◆ Exercise ◆
Reproduce exactly the lines from the one containing "bpy.data.objects.remove(obj)" through the one containing "node material round", both included, and nothing else.

********************

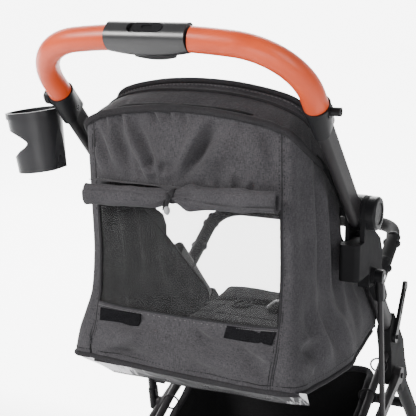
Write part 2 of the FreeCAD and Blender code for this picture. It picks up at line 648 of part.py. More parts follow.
def harness():
    """The buckle on its crotch strap with the two lap straps, lying on the seat."""
    top = 490.2
    strap = box(-12, 12, 12, 56, top, top + 1.8).fuse(box(-148, 148, 27, 53, top, top + 1.8))
    body = strap.fuse(rod_z(0, 40, top, top + 13, 19)).fuse(rod_z(0, 40, top, top + 15, 11))
    return body.fuse(box(-80, -62, 23, 57, top, top + 5)).removeSplitter()


# ---------------------------------------------------------------- canopy

BOWS = (("bow_rear", 140.0, 271.0, 177.5), ("bow_mid", 132.0, 263.0, 170.0), ("bow_front", 124.6, 252.0, 162.5))
BOW_R = 3.5


def bow_points(r, x):
    """Half of a bow's line, as (x, distance from the pivot)."""
    k = r / 271
    return [(x, 6), (x, 132 * k), (x - 20, 207 * k), (x - 72, 258 * k), (0, 273 * k)]


def bow(angle, r, x):
    half = bow_points(r, x)
    line = half + [(-px, pr) for px, pr in reversed(half[:-1])]
    points = [polar(angle, pr, px) for px, pr in line]
    body = pipe(rounded(points, [140, 80, 100, 500, 100, 80, 140]), BOW_R)
    for side in (-1, 1):
        body = body.fuse(rod_x(side * x - 3, side * x + 3, PIVOT_Y, PIVOT_Z, 10))
    return body.cut(rod_x(-220, 220, PIVOT_Y, PIVOT_Z, PIN_R + RUN))


def visor():
    """The front canopy panel: the front bow's outline turned forward round the pivot."""
    _, angle, r, x = BOWS[2]
    k = r / 300
    side = x - 6
    outer = [(side, 90), (side - 14, 190 * k), (side - 60, 256 * k), (0, 272 * k)]
    outer += [(-px, pr) for px, pr in reversed(outer[:-1])]
    inner = [(px * 0.98, pr - 3.0) for px, pr in outer]

    def curve(line):
        shape = Part.BSplineCurve()
        shape.interpolate([polar(angle - 3.2, pr, px) for px, pr in line])
        return shape.toShape()

    rim, back = curve(outer), curve(inner)
    ends = [Part.LineSegment(rim.valueAt(t), back.valueAt(u)).toShape()
            for t, u in ((rim.FirstParameter, back.FirstParameter), (rim.LastParameter, back.LastParameter))]
    face = Part.Face(Part.Wire(Part.__sortEdges__([rim, *ends, back])))
    return face.revolve(vec(0, PIVOT_Y, PIVOT_Z), vec(-1, 0, 0), 9)


def make_canopy():
    for name, angle, r, x in BOWS:
        save(name, bow(angle, r, x))
    save("canopy_visor", visor())


# ---------------------------------------------------------------- bumper bar and basket

SOCKET = vec(FRONT_X, 31, FRONT_SUM - 31)
RISE = vec(0, cos(radians(BUMPER_RISE)), sin(radians(BUMPER_RISE)))
JOINT_AT = 64.0


def bumper_socket():
    body = Part.makeCylinder(BUMPER_R, JOINT_AT, SOCKET, RISE).cut(front_tube_solid(False))
    body = max(body.Solids, key=lambda s: s.CenterOfMass.z)
    body = body.cut(Part.makeCylinder(8 + RUN, 80, SOCKET + RISE * 20, RISE))
    return body.cut(button_shape(BUTTON_R + 0.2, 4))


BUTTON_R = 3.2
BUTTON_OUT = vec(0, sin(radians(BUMPER_RISE)), -cos(radians(BUMPER_RISE)))


def button_shape(r, low=8.4):
    """The release button's pin, square to the socket on its underside."""
    return Part.makeCylinder(r, 14.4 - low, SOCKET + RISE * 44 + BUTTON_OUT * low, BUTTON_OUT)


def bumper_bar():
    bend, corner = SOCKET + RISE * 124, vec(FRONT_X - 14, 188, 638)
    half = [SOCKET + RISE * (JOINT_AT + 0.3), bend, corner]
    points = half + [vec(-p.x, p.y, p.z) for p in reversed(half)]
    body = pipe(rounded(points, [60, 38, 38, 60]), BUMPER_R)
    for side in (1, -1):
        start = SOCKET + RISE * (JOINT_AT - 34)
        spigot = Part.makeCylinder(8, 40, vec(side * start.x, start.y, start.z), RISE)
        detent = button_shape(BUTTON_R + 0.4, 5.4)
        body = body.fuse(spigot).cut(detent if side > 0 else mirrored(detent))
    return body


def rail_point(y, x=FRONT_X):
    return vec(x, y, 385 + (y - 60) * 0.5417)


def make_bumper_and_basket():
    socket_right = bumper_socket()
    save("bumper_sockets", socket_right, mirrored(socket_right))
    save("bumper_bar", bumper_bar())
    save_pair("bumper_button", button_shape(BUTTON_R))
    points = [rail_point(150), rail_point(-172), rail_point(-172, -FRONT_X), rail_point(150, -FRONT_X)]
    rails = pipe(rounded(points, [36, 36]), 7)
    tube = front_tube_solid(False)
    block = elbow()
    rails = rails.cut(tube).cut(mirrored(tube)).cut(block).cut(mirrored(block))
    save("basket_rails", max(rails.Solids, key=lambda s: s.Volume))
    outer = prism_x([(-162, 212), (90, 212), (118, 398), (-166, 246)], -164, 164)
    inner = prism_x([(-159, 215), (87.4, 215), (118, 420), (-163, 260)], -161, 161)
    save("basket", outer.cut(inner))


make_handle()
make_front()
make_wheels()
make_rear()
make_cabin()
make_canopy()
make_bumper_and_basket()
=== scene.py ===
"""Looks of the pet stroller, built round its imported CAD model. Metres, +Z up, +Y is the way it travels."""
import bpy
import numpy as np
from math import cos, hypot, pi, radians, sin
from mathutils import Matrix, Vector
from numpy.linalg import norm


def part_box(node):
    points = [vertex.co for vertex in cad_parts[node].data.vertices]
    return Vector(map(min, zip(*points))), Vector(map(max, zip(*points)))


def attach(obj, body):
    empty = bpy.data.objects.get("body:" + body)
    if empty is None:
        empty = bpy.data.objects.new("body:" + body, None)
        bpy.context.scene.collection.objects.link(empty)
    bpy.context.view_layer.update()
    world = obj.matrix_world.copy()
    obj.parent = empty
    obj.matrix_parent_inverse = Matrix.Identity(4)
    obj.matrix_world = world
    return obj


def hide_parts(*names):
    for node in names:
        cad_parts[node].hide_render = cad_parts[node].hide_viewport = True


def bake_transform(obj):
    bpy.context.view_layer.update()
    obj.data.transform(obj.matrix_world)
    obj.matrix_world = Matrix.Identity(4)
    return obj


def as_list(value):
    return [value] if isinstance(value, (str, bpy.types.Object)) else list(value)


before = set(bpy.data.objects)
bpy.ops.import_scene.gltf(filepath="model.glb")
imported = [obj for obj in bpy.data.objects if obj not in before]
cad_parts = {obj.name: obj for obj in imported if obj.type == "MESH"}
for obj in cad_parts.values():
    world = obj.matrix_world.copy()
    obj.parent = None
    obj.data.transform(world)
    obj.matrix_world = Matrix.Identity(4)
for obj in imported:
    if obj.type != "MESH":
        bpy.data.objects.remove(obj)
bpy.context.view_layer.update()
MM = 0.001
HANDS = ((-1, "left"), (1, "right"))
rng = np.random.default_rng(7)


# ---- materials

class Shader:
    """A node material round one Principled shader, in the object's own coordinates (metres)."""

    def __init__(self, name, **sockets):
        self.mat = bpy.data.materials.new(name)
        self.mat.use_nodes = True
        self.tree = self.mat.node_tree
        self.bsdf = self.tree.nodes["Principled BSDF"]
        self.place = self.node("TexCoord").outputs["Object"]
        for key, value in sockets.items():
            self.feed(self.bsdf, key.replace("_", " "), value)

    def feed(self, node, key, value):
        """Links an output to a node's input, or sets the input's own value."""
        if hasattr(value, "links"):
            self.tree.links.new(value, node.inputs[key])
        else:
            node.inputs[key].default_value = value

    def node(self, kind, inputs=(), **attributes):
        made = self.tree.nodes.new("ShaderNode" + kind)
        for key, value in attributes.items():
            setattr(made, key, value)
        for key, value in dict(inputs).items():
            self.feed(made, key, value)
        return made

    def stretched(self, scale, turn=(0, 0, 0)):
        inputs = {"Vector": self.place, "Scale": scale, "Rotation": turn}
        return self.node("Mapping", inputs).outputs["Vector"]

    def noise(self, scale, detail=2.0, rough=0.5, vector=None):
        inputs = {"Scale": scale, "Detail": detail, "Roughness": rough, "Vector": vector or self.place}
        return self.node("TexNoise", inputs).outputs["Fac"]

    def waves(self, scale, direction, distortion=0.0, vector=None):
        inputs = {"Scale": scale, "Distortion": distortion, "Vector": vector or self.place}
        return self.node("TexWave", inputs, bands_direction=direction).outputs["Fac"]

    def cells(self, scale, feature="F1"):
        inputs = {"Scale": scale, "Vector": self.place}
        return self.node("TexVoronoi", inputs, feature=feature).outputs["Distance"]

    def axis(self, letter):
        return self.node("SeparateXYZ", {"Vector": self.place}).outputs[letter]

    def math(self, operation, a, b):
        return self.node("Math", {0: a, 1: b}, operation=operation).outputs[0]

    def span(self, value, **ends):
        """Maps a value from one range to another: ends are To_Min, To_Max, From_Min and From_Max."""
        inputs = {key.replace("_", " "): end for key, end in ends.items()}
        return self.node("MapRange", {"Value": value, **inputs}).outputs["Result"]

    def ramp(self, fac, *stops):
        made = self.node("ValToRGB", {"Fac": fac})
        band = made.color_ramp.elements
        while len(band) < len(stops):
            band.new(0.5)
        for element, (at, colour) in zip(band, stops):
            element.position = at
            element.color = (*colour, 1)
        return made.outputs["Color"]

    def multiply(self, fac, a, b):
        inputs = {0: fac, 6: a, 7: b}
        return self.node("Mix", inputs, data_type="RGBA", blend_type="MULTIPLY").outputs[2]

    def colour(self, out):
        self.feed(self.bsdf, "Base Color", out)

    def rough(self, out, low, high):
        self.feed(self.bsdf, "Roughness", self.span(out, To_Min=low, To_Max=high))

    def bump(self, height, strength, distance):
        """Adds a bump on top of those already made."""
        inputs = {"Strength": strength, "Distance": distance, "Height": height}
        below = self.bsdf.inputs["Normal"].links
        if below:
            inputs["Normal"] = below[0].from_socket
        self.feed(self.bsdf, "Normal", self.node("Bump", inputs).outputs["Normal"])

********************

◆ Result of the task ◆
        bpy.data.objects.remove(obj)
bpy.context.view_layer.update()
MM = 0.001
HANDS = ((-1, "left"), (1, "right"))
rng = np.random.default_rng(7)


# ---- materials

class Shader:
    """A node material round one Principled shader, in the object's own coordinates (metres)."""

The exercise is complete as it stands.